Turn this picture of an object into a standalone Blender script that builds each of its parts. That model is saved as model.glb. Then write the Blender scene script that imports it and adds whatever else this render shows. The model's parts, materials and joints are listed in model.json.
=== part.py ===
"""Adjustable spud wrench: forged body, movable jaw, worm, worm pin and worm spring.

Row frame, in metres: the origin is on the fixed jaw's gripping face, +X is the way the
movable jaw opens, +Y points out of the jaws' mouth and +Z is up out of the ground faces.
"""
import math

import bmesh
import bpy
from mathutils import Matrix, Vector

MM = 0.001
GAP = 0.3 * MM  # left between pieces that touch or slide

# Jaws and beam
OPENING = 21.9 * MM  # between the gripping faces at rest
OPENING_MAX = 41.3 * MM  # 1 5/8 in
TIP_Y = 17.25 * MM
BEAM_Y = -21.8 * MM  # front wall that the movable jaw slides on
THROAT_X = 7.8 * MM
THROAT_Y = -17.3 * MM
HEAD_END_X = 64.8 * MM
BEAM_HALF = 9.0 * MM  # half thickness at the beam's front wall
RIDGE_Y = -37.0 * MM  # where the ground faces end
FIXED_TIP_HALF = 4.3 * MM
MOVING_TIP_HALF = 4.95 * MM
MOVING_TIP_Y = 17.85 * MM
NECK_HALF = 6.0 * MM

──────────

### [Set task]
Write out the listing's lines exactly, from its first line through the line that contains "and worm spring.", and stop there.

### [Exercise solution]
Turn this picture of an object into a standalone Blender script that builds each of its parts. That model is saved as model.glb. Then write the Blender scene script that imports it and adds whatever else this render shows. The model's parts, materials and joints are listed in model.json.
=== part.py ===
"""Adjustable spud wrench: forged body, movable jaw, worm, worm pin and worm spring.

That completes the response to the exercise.